Dataset entries

============

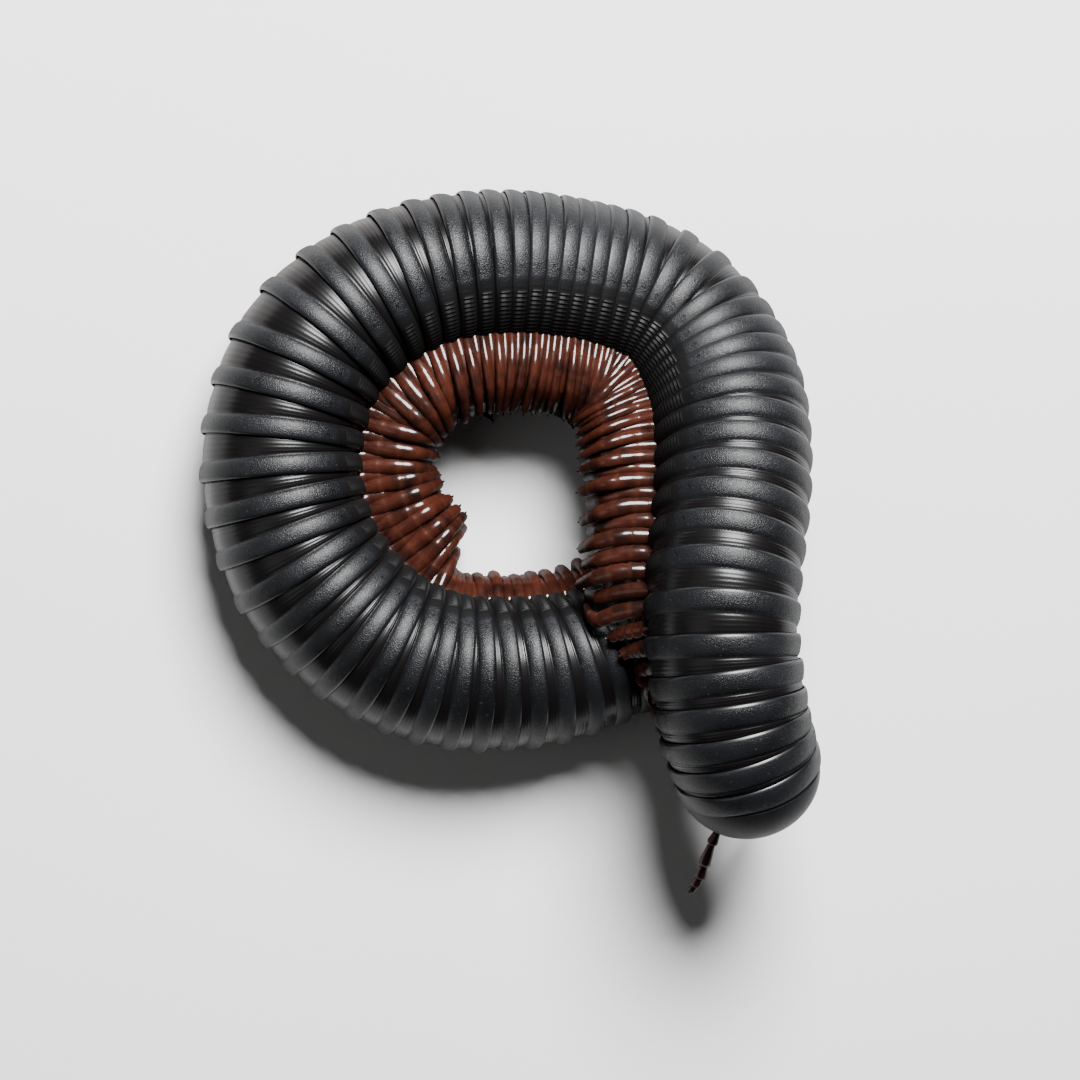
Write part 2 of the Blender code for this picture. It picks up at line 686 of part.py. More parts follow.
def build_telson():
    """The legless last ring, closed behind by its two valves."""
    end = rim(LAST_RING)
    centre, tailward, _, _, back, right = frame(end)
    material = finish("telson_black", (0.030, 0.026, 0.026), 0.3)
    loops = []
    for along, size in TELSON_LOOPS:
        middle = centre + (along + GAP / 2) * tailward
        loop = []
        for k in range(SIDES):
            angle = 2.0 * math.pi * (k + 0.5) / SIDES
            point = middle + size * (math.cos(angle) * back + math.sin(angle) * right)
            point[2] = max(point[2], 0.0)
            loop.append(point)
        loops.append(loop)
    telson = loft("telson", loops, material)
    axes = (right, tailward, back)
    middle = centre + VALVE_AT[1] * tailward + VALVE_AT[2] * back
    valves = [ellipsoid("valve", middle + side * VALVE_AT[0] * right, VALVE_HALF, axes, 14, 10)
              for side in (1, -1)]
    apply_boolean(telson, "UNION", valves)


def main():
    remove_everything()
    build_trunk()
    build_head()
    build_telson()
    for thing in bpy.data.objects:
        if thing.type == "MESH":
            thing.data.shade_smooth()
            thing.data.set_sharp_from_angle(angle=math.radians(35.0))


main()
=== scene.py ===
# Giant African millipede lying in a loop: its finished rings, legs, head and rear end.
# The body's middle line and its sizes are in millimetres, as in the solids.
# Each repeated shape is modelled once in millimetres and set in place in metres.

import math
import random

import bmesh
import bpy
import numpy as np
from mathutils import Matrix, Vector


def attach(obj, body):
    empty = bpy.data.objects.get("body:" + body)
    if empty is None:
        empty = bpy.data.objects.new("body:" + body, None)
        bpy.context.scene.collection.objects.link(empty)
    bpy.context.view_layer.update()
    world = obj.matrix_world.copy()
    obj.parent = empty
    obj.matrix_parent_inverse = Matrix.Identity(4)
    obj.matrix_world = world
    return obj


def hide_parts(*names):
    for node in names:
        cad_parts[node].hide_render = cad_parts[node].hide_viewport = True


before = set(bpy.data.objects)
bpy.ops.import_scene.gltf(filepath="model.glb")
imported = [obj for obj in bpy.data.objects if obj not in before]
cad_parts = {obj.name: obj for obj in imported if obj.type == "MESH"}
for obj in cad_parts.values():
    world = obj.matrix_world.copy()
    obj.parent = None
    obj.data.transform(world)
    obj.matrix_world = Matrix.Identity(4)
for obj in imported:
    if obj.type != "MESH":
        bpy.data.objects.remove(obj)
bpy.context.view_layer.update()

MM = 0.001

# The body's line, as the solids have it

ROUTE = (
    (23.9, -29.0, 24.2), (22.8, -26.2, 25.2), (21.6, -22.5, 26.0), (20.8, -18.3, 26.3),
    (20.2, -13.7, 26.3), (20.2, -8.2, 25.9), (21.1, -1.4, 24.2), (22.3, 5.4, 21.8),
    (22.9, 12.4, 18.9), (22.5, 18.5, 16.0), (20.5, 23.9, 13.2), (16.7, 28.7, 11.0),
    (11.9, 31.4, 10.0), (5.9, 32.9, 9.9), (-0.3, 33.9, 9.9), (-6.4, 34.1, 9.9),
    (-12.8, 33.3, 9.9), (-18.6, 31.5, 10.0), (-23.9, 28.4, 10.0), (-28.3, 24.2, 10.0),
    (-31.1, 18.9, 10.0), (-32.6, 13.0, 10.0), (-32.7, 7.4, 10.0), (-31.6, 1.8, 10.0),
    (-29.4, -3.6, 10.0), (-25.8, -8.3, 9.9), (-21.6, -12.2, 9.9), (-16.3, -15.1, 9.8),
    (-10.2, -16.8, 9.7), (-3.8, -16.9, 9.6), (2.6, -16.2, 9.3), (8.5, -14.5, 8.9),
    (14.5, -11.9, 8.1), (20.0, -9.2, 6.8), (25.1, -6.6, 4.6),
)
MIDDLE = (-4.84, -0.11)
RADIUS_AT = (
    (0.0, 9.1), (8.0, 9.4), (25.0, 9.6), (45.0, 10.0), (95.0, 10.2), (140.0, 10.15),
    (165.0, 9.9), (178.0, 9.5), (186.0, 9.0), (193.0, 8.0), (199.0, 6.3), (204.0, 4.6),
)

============

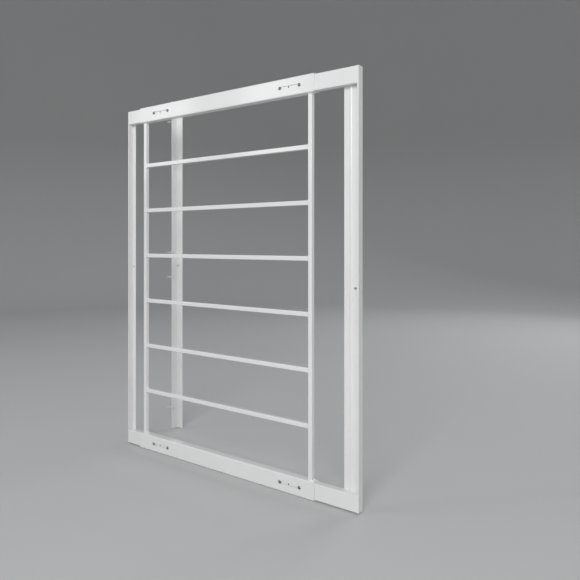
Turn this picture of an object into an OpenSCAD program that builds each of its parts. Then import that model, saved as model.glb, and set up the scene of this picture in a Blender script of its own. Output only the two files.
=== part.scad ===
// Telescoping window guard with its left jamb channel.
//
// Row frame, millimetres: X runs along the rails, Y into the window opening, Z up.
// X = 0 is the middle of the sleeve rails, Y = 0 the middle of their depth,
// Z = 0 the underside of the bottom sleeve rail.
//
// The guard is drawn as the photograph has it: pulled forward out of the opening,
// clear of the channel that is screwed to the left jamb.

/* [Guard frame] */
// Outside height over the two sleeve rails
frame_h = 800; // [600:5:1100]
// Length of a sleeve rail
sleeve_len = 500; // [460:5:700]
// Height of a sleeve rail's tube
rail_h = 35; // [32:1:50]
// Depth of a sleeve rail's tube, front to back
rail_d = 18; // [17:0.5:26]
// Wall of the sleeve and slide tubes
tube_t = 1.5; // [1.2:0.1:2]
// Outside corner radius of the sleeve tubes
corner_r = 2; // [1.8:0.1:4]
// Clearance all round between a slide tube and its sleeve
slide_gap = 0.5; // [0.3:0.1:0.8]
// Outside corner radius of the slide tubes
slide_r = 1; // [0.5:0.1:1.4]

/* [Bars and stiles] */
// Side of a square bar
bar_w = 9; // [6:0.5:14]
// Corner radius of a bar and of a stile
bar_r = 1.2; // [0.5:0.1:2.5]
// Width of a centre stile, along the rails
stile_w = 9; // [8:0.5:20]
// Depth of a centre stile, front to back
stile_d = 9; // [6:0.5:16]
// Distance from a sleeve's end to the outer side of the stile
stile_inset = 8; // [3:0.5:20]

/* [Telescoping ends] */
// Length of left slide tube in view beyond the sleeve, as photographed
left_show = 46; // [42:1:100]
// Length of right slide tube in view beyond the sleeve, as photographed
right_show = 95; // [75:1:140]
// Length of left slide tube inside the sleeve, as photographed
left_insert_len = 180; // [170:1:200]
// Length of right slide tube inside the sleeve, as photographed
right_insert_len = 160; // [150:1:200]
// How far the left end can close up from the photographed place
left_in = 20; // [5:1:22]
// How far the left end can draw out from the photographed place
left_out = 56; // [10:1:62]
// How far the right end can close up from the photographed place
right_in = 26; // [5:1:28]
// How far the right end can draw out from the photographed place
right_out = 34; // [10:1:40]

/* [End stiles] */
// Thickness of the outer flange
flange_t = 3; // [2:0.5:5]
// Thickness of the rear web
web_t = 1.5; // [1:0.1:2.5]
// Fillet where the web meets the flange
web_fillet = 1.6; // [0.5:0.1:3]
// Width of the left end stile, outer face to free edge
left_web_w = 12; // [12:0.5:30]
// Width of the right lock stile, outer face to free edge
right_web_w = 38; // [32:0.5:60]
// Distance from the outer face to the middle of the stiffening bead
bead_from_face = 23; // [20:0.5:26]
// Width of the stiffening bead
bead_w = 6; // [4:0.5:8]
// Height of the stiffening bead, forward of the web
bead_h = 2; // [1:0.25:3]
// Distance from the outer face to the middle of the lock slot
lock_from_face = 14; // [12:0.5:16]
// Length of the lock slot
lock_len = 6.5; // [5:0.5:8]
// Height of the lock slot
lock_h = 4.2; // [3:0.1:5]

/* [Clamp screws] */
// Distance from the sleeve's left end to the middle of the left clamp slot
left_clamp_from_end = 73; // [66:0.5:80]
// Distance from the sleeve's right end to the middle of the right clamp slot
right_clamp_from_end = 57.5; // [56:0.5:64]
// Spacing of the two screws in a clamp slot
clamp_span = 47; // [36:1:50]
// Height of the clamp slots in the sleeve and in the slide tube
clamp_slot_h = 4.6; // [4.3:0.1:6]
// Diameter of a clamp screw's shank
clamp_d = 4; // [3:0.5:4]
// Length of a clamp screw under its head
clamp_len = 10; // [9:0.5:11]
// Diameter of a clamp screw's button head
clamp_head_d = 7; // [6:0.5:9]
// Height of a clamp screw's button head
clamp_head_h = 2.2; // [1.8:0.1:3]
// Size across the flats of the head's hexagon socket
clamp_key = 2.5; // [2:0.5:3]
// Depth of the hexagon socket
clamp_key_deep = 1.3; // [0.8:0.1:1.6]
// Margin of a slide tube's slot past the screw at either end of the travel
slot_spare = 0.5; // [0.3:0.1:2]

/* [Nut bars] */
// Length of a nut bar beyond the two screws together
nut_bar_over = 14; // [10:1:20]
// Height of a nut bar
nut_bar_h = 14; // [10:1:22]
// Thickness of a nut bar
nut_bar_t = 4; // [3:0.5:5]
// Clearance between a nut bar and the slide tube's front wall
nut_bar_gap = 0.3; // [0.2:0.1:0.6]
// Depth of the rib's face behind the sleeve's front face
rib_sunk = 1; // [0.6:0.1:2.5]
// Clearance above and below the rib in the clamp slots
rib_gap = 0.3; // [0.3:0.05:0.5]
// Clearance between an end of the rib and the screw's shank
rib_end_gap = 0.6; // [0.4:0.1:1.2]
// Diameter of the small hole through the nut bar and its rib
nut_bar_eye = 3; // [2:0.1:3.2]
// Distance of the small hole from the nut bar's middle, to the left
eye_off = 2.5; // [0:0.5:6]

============

- Required task -
From the records above, extract exactly and only the lines that begin at the line with "for thing in" and stop after the line with "if empty is".

- Solution to this task -
    for thing in bpy.data.objects:
        if thing.type == "MESH":
            thing.data.shade_smooth()
            thing.data.set_sharp_from_angle(angle=math.radians(35.0))


main()
=== scene.py ===
# Giant African millipede lying in a loop: its finished rings, legs, head and rear end.
# The body's middle line and its sizes are in millimetres, as in the solids.
# Each repeated shape is modelled once in millimetres and set in place in metres.

import math
import random

import bmesh
import bpy
import numpy as np
from mathutils import Matrix, Vector


def attach(obj, body):
    empty = bpy.data.objects.get("body:" + body)
    if empty is None:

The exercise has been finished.